Stated task: Write out the lines from the top of the material through the line with "self.spacing = spacing", exactly and with nothing added.

Data shown:
========
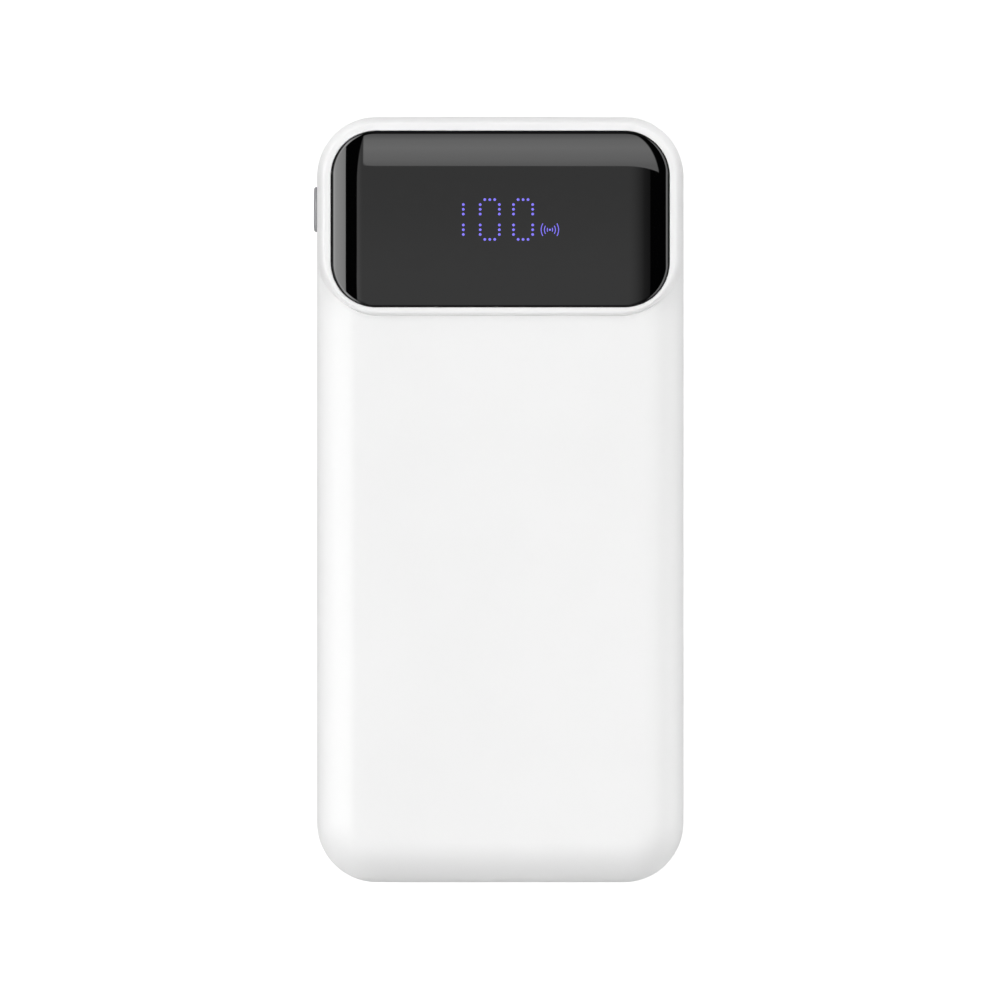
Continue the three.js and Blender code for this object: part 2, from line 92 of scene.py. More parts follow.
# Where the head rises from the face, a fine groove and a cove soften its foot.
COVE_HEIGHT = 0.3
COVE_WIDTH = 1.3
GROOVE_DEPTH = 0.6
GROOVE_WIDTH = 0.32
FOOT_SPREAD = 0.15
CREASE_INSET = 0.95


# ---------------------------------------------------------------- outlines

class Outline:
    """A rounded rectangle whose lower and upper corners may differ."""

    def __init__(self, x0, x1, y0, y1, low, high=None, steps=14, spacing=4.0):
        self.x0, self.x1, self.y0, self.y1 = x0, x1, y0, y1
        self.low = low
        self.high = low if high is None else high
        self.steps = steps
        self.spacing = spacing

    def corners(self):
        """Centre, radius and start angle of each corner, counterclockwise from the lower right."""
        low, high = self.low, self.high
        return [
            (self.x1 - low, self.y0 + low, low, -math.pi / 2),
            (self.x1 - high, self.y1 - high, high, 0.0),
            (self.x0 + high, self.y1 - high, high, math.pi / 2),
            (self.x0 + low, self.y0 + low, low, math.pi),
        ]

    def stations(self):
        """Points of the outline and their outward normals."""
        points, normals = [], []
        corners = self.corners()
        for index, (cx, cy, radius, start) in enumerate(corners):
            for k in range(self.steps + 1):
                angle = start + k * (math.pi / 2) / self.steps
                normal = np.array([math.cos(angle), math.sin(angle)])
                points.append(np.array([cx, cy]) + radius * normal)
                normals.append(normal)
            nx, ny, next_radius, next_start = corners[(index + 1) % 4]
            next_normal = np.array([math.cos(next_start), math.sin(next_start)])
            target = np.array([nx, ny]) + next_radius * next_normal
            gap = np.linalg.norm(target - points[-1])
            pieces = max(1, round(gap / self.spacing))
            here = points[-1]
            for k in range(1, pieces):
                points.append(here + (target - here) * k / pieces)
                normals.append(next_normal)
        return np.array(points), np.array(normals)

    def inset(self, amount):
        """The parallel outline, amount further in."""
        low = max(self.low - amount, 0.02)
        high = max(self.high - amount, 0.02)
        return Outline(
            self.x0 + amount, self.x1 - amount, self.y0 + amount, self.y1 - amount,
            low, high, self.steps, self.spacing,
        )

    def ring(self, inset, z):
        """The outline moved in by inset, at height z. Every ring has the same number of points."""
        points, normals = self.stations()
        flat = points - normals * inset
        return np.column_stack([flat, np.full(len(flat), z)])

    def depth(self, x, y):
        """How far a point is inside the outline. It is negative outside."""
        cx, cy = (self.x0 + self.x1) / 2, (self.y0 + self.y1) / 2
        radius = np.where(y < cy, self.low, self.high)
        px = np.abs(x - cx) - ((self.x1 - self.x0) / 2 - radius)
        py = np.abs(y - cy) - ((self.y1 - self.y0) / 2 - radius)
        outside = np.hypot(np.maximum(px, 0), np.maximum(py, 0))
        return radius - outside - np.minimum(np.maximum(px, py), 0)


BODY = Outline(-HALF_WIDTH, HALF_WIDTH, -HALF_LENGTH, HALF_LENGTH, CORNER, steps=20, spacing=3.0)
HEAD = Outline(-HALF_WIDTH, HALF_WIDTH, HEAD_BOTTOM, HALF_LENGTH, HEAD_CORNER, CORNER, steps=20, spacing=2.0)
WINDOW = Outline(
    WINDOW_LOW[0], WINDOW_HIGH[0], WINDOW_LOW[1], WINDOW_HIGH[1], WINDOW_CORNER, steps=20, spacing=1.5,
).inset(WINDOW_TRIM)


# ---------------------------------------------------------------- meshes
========
Exercise response:
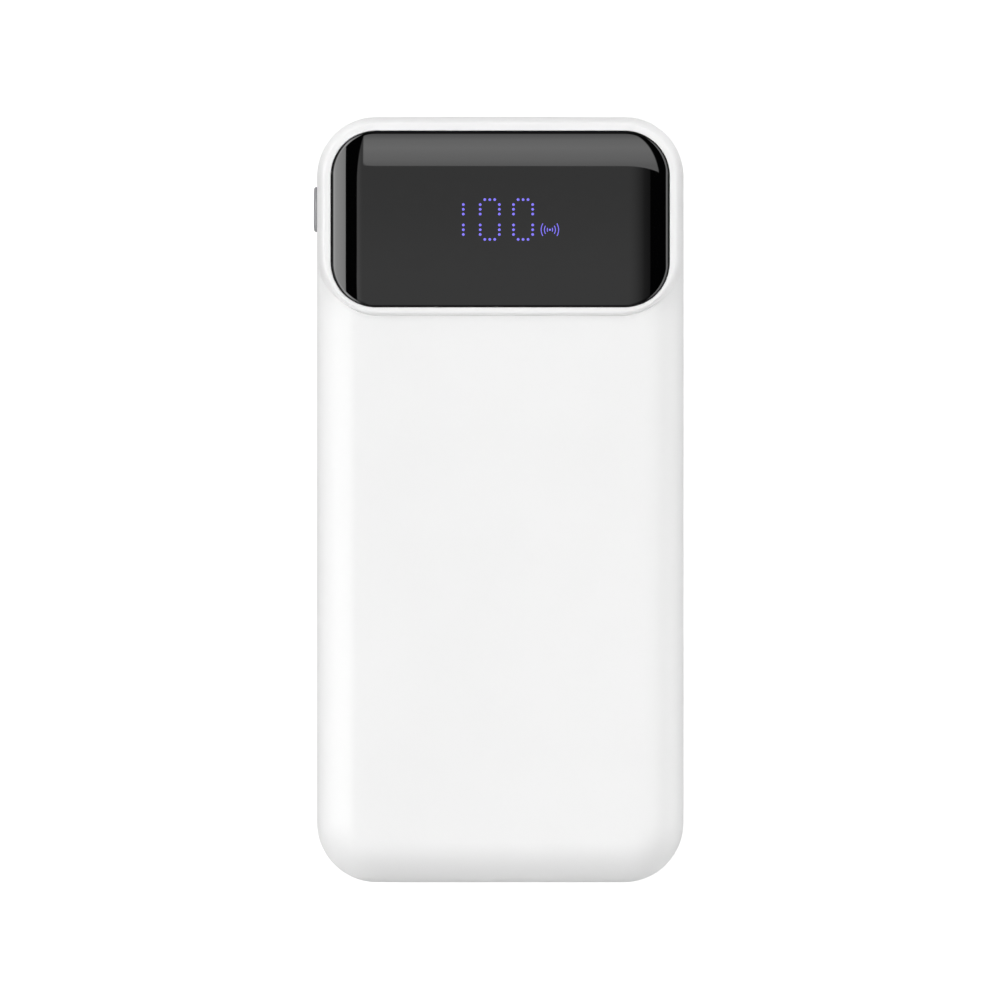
Continue the three.js and Blender code for this object: part 2, from line 92 of scene.py. More parts follow.
# Where the head rises from the face, a fine groove and a cove soften its foot.
COVE_HEIGHT = 0.3
COVE_WIDTH = 1.3
GROOVE_DEPTH = 0.6
GROOVE_WIDTH = 0.32
FOOT_SPREAD = 0.15
CREASE_INSET = 0.95


# ---------------------------------------------------------------- outlines

class Outline:
    """A rounded rectangle whose lower and upper corners may differ."""

    def __init__(self, x0, x1, y0, y1, low, high=None, steps=14, spacing=4.0):
        self.x0, self.x1, self.y0, self.y1 = x0, x1, y0, y1
        self.low = low
        self.high = low if high is None else high
        self.steps = steps
        self.spacing = spacing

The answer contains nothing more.